Le portrait de famille dépeint lors de cette première journée d’audience est des plus sinistres. Issue de la communauté des gens du voyage, elle compte les deux parents séparés depuis 2015 et huit enfants. Le 29 avril 2019, l’une des filles, alors âgée de 13 ans, se présente à la gendarmerie de Marmande en Gironde. Devant les militaires, elle accuse son père de l’avoir violée à plusieurs reprises quand elle avait entre 6 et 11 ans. Outre les nombreux abus sexuels, elle raconte aussi des violences quotidiennes. Ses deux sœurs ainées, qui auraient subi les mêmes actes, confirment avoir été victimes de sodomie, de masturbation, de pénétration vaginale et d’attouchements en tous genres. Deux de leurs frères assurent avoir été témoins des scènes d’agressions sexuelles sur leurs sœurs et dénoncent également des faits de violence à leur encontre. Leur père aurait ainsi battu ses enfants chaque jour à coup de martinet, de branches d’acacia ou encore de ceinture, le tout sur fond d’alcoolisation massive.
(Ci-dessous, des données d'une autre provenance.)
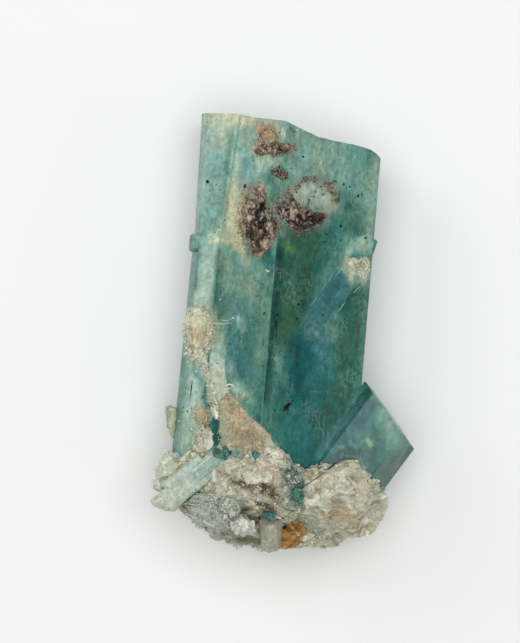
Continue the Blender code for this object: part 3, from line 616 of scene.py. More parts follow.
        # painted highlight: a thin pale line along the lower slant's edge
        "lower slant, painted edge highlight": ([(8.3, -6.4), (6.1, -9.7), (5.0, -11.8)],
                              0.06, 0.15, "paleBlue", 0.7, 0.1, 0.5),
        "lower slant, blue": ([(9.2, -6.2), (8.2, -8.2), (7.0, -9.8)], 0.8, 0.5, "deepSlate", 0.9, 0.3, 0.2),
        "lower slant, band": ([(7.4, -7.6), (6.2, -9.6), (5.2, -11.4)],
                              0.35, 0.4, "blueVeil", 0.7, 0.3, 0.4),
        "lower slant, foot": ([(7.9, -10.6), (6.6, -11.9), (5.2, -13.2)],
                              0.9, 0.5, "blueHeart", 1, 0.35, 0.05),
        "flecks on the foot": ([(7.0, -10.4), (8.0, -9.8), (8.6, -10.2)],
                               0.14, 0.3, "paleBlue", 0.7, 0.6, 0.6),
        "lower slant, etched": ([(7.9, -8.7), (9.0, -9.4)], 0.3, 0.8, "greyGreen", 0.45, 0.9, 0.5),
        "lower slant, end": ([(10.9, -7.0), (11.6, -8.2), (12.4, -9.4)],
                             0.7, 0.8, "greyGreen", 0.9, 0.4, 0.6),
        "cream flecks": ([(9.1, -9.6), (9.6, -9.3), (9.9, -9.7)], 0.08, 0.3, "paleCream", 0.6, 0.8, 0.9),
        "pale line across": ([(3.8, -5.3), (5.2, -5.2), (6.3, -5.3)],
                             0.02, 0.07, "paleBlue", 0.7, 0.03, 0.5),
    },
    "over": {
        "cream root": ([(-8.7, 20.2), (-6.9, 20.0), (-5.2, 19.9)], 0.8, 0.9, "paleCream", 0.9, 0.5, 0.8),
        "veil on the joint": ([(-4.9, 19.7), (-4.9, 17.7), (-5.1, 15.5), (-5.2, 13.1)],
                              0.34, 0.5, "milk", 0.85, 0.3, 0.8),
        "veil, lower part": ([(-5.2, 13.8), (-5.2, 11.2), (-5.5, 9.5), (-6.2, 8.2)],
                             0.4, 0.6, "paleCream", 0.8, 0.5, 0.85),
        "cream spur": ([(-7.0, 8.1), (-6.1, 8.3), (-4.9, 8.1)], 0.14, 0.3, "paleCream", 0.85, 0.3, 0.9),
        "grey green top edge": ([(-1.3, 19.5), (0.6, 18.9), (2.1, 18.4)],
                                0.2, 0.4, "greyGreen", 0.8, 0.25, 0.5),
        "white above the knot": ([(-7.6, 3.2), (-7.9, 2.2), (-7.4, 1.6)],
                                 0.25, 0.4, "paleCream", 0.8, 0.4, 0.9),
        "haze round the knot": ([(-6.4, 1.2), (-5.9, 0.2), (-6.0, -1.2), (-6.6, -2.4)],
                                0.5, 0.6, "cream", 0.85, 0.6, 0.9),
        "haze under the knot": ([(-8.2, -2.2), (-7.4, -3.2), (-6.9, -3.6)],
                                0.45, 0.5, "paleCream", 0.75, 0.6, 0.9),
        "cream along the crust": ([(-6.9, -3.2), (-6.1, -4.8), (-5.5, -6.4), (-5.2, -8.3)],
                                  0.36, 0.5, "paleCream", 0.85, 0.35, 0.85),
        "milk right of the crust": ([(-5.6, -5.0), (-4.9, -6.6)], 0.35, 0.5, "milk", 0.7, 0.4, 0.8),
        "haze right of the fan": ([(-3.4, -6.5), (-1.9, -8.0), (-0.6, -9.7), (1.1, -10.8)],
                                  0.2, 0.45, "milk", 0.7, 0.5, 0.8),
        "cream round the cream patch": ([(6.2, 7.6), (6.0, 6.4), (7.0, 5.4), (8.2, 5.8)],
                                        0.3, 0.5, "cream", 0.85, 0.5, 0.85),
        "cream patch ground": ([(7.0, 6.6), (7.8, 6.8)], 0.8, 0.4, "paleCream", 0.9, 0.4, 0.9),
        "tan round its patch": ([(-6.5, -8.0), (-6.1, -8.6), (-6.2, -9.2)],
                                0.6, 0.6, "cream", 0.85, 0.6, 0.85),
        "tan in its patch": ([(-6.4, -8.3), (-6.0, -8.9)], 0.28, 0.5, "tan", 0.7, 0.5, 0.85),
        "dark slit": ([(-5.0, -8.1), (-4.85, -9.6), (-4.75, -10.6)], 0.26, 0.12, "deepTeal", 0.9, 0.08, 0.1),
    },
}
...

Pour la plupart des enfants, la possibilité d’affabulation a été écartée par les experts.
« J’ai vu des matelas posés sur le sol et des enfants entassés dans une pièce ». A la barre, l’ancienne maire d’Astaffort, où a résidé le père avec sept de ses enfants, se remémore la fois où elle a découvert le logement de la famille. L’accusé avait été emmené à l’hôpital après avoir consommé trop d’alcool et l’élue avait été appelée pour s’occuper des enfants. « Ils étaient laissés à l’abandon. En arrivant sur place, je me suis rendue compte que l’habitation était insalubre. Les enfants étaient connus pour vagabonder dans le village pieds nus, en tenue légère, sans surveillance. Ils quémandaient de la nourriture aux voisins et n’étaient pas scolarisés ». Pourquoi l’accusé n’a-t-il pas demandé l’aide de sa famille, dont il se dit pourtant très proche, pour nourrir ses enfants ? « Par fierté », rétorque-t-il. « Vous préférez donc les laisser crever de faim ? », résume Me de Behr, une des avocates des parties civiles. « Vous avez raison. On vivait dans la précarité, ce n’était pas une situation adaptée pour les enfants. Je voulais être un père modèle mais je ne l’étais pas », lui répond l’homme.
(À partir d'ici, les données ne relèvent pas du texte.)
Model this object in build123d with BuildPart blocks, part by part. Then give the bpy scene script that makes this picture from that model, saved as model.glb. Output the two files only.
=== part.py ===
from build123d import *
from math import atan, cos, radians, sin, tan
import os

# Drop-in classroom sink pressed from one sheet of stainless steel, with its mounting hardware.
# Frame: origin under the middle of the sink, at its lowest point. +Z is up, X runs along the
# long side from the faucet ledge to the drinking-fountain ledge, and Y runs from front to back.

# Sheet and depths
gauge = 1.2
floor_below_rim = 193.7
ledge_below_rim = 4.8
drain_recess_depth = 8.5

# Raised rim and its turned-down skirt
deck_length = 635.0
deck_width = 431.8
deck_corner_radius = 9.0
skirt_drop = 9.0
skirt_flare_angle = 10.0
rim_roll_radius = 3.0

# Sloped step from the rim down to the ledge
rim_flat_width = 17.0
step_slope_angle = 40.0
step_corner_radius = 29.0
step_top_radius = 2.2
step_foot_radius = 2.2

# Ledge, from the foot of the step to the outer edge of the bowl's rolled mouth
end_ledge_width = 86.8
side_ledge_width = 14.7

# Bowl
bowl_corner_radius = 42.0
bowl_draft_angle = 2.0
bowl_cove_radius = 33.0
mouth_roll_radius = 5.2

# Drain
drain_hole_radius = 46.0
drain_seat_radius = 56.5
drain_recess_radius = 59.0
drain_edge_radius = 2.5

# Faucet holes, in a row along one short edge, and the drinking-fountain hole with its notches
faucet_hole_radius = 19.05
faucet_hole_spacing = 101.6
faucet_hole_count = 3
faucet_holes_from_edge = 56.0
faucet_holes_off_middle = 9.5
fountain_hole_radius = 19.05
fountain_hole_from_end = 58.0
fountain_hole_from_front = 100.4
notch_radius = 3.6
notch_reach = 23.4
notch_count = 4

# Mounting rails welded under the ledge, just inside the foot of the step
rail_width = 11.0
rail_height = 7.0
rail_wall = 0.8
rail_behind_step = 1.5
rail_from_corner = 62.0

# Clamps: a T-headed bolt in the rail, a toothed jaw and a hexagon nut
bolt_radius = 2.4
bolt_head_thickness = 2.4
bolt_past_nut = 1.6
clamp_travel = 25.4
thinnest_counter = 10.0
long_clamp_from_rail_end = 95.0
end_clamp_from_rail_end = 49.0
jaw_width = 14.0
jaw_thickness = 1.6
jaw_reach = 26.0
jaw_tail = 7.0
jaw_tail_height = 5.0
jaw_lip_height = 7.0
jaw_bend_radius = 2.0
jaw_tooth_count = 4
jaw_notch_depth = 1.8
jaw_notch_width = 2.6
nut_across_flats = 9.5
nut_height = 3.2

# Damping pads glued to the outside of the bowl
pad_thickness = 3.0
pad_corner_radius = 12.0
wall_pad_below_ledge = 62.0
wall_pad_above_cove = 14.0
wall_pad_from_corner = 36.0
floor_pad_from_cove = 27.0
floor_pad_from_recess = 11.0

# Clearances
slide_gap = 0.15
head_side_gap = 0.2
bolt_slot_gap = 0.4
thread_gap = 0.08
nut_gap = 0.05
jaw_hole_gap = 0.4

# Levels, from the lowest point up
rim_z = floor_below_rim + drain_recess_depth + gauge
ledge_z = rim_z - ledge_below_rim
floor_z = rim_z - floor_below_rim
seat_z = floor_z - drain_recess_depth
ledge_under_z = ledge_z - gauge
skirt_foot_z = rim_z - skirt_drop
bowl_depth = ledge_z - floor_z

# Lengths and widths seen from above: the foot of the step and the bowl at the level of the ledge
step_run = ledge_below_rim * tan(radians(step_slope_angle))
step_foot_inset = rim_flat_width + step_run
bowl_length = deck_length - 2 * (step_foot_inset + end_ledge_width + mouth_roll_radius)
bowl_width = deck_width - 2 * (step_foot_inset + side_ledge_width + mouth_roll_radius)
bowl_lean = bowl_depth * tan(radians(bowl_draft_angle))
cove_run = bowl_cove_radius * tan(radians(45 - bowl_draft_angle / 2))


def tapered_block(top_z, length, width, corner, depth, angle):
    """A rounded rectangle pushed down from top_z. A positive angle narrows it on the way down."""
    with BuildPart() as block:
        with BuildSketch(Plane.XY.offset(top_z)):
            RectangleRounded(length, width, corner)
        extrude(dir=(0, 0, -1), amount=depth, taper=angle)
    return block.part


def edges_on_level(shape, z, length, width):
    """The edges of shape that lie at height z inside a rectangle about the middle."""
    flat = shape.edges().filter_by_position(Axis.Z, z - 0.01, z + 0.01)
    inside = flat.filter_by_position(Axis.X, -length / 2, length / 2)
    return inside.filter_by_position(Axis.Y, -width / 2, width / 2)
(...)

Lui-même est le dernier d’une fratrie de neuf enfants. A l’enquêtrice de personnalité, il raconte avoir été « le chouchou de son père ». Selon l’accusé et son entourage, il n’y a jamais eu de conflits entre eux. « Mes proches me tiennent en vie, ils sont très importants pour moi », dit-il. Enfant malade et rapidement déscolarisé, il ne sait écrire que son nom. Lorsqu’il a 21 ans, il rencontre celle qui deviendra la mère de leurs enfants. Elle est alors âgée de 14 ans et donne naissance trois ans plus tard à leur première fille. La famille a vécu entre le Lot-et-Garonne et la Gironde, parfois en appartement, parfois en roulotte. David B. se définit comme un père « protecteur et sévère » qui a éduqué ses enfants selon les valeurs gitanes : le travail pour les garçons, les tâches ménagères pour les filles. Et surtout, surtout, pas de relation avec des garçons. « Pour nous, gens du voyage, quand on couche avec une fille, on est marié avec elle », explique-t-il. Quand on lui demande à quel âge on peut marier une fille, il répond : « à partir de 16 ans ». A l’entendre, il serait victime d’un complot entre ses enfants qui voudraient se débarrasser de lui et de son autorité trop envahissante.
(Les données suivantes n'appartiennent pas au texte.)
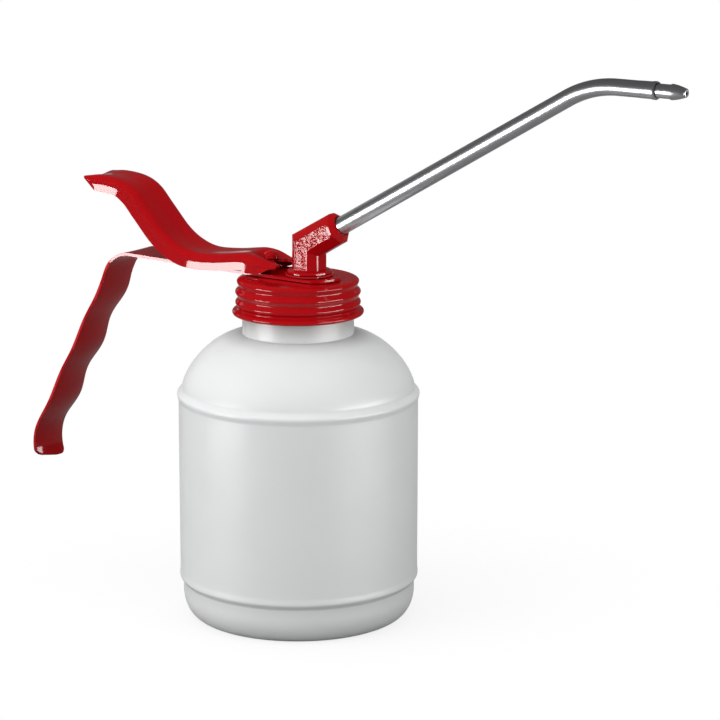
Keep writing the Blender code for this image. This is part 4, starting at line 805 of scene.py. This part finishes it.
def elbow_skin():
    """The casting's stem and arm, mitred where they meet."""
    corner, along, upward = arm_axes()
    depth, width, bevel = STEM_DEPTH / 2, STEM_WIDTH / 2, ARM_END_BEVEL
    stem = eight_sided(depth, width, STEM_CHAMFER)
    end = eight_sided(depth, width, ARM_END_CHAMFER)
    face = eight_sided(depth - bevel, width - bevel, ARM_END_CHAMFER / 2)
    rings = [[Vector((ELBOW_X + a, b, FLANGE_HEIGHTS[0] + STEM_SINK)) for a, b in stem]]
    rings.append([corner + along * mitre_travel(a) - upward * a + Vector((0.0, b, 0.0)) for a, b in stem])
    for section, travel in ((end, ARM_LENGTH - bevel), (face, ARM_LENGTH)):
        rings.append([corner + along * travel - upward * a + Vector((0.0, b, 0.0)) for a, b in section])
    skin = Skin()
    skin.loft(rings)
    return skin


def elbow_panel_skin(side):
    """The shallow panel sunk into a flat side of the casting, inside a plain raised border."""
    corner, along, upward = arm_axes()
    reach = STEM_DEPTH / 2 - STEM_CHAMFER - PANEL_BORDER
    far = ARM_LENGTH - ARM_END_BEVEL - 2 * PANEL_BORDER
    low = FLANGE_HEIGHTS[1] + PANEL_BORDER
    outline = [Vector((ELBOW_X - reach, 0.0, low)), Vector((ELBOW_X + reach, 0.0, low))]
    outline += [corner + along * mitre_travel(reach) - upward * reach, corner + along * far - upward * reach]
    outline += [corner + along * far + upward * reach, corner + along * mitre_travel(-reach) + upward * reach]
    skin = Skin()
    face = STEM_WIDTH / 2
    skin.loft([[point + Vector((0.0, side * y, 0.0)) for point in outline]
               for y in (face - PANEL_DEPTH, face + 1)])
    return skin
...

Le témoignage de son ex-compagne, qui se constitue partie civile aux côtés de ses cinq enfants, ajoute une nouvelle couche morbide au tableau. « La vie que j’ai eu depuis mes 14 ans n’a pas été facile. Après dix, quinze jours de relation, il a commencé à me frapper. Je n’avais pas le droit de sortir de la caravane, je ne pouvais appeler personne. Ses sœurs me frappaient aussi, ses beaux-frères m’insultaient. Je ne comprends toujours pas pourquoi je suis restée toutes ces années », raconte-t-elle. Et puis les enfants sont arrivés : huit en treize ans. Mais les violences auraient continué : « Si on disait non, on prenait des coups et on allait au lit sans manger. S’il était de mauvaise humeur, c’était pareil ». Concernant les accusations de viols et d’attouchements sexuels, elle assure n’avoir rien vu. Mais, « je crois ce que disent mes filles, j’ai vécu à peu près les mêmes choses. Moi aussi il m’a forcé à faire des choses … », confie-t-elle.
Corps maigre, chemise à carreaux et moustache mal entretenue, dans le box des accusés David B.ne laisse transparaître aucune émotion. Ses seize mentions à son casier judiciaire en disent un peu plus long : la plupart ont été commises en état d’ivresse. Or s’il réfute tous sévices infligés aux enfants, il nie aussi avoir un problème avec l’alcool, alors même qu’il a passé un an en cure de désintoxication. « Les enfants n’avaient pas l’habitude de me voir boire. Les pompiers ne sont venus qu’une fois », assure-t-il. Sur le banc, ses trois filles affichent un air sarcastique. Mardi, ce sera à leur tour de prendre la parole.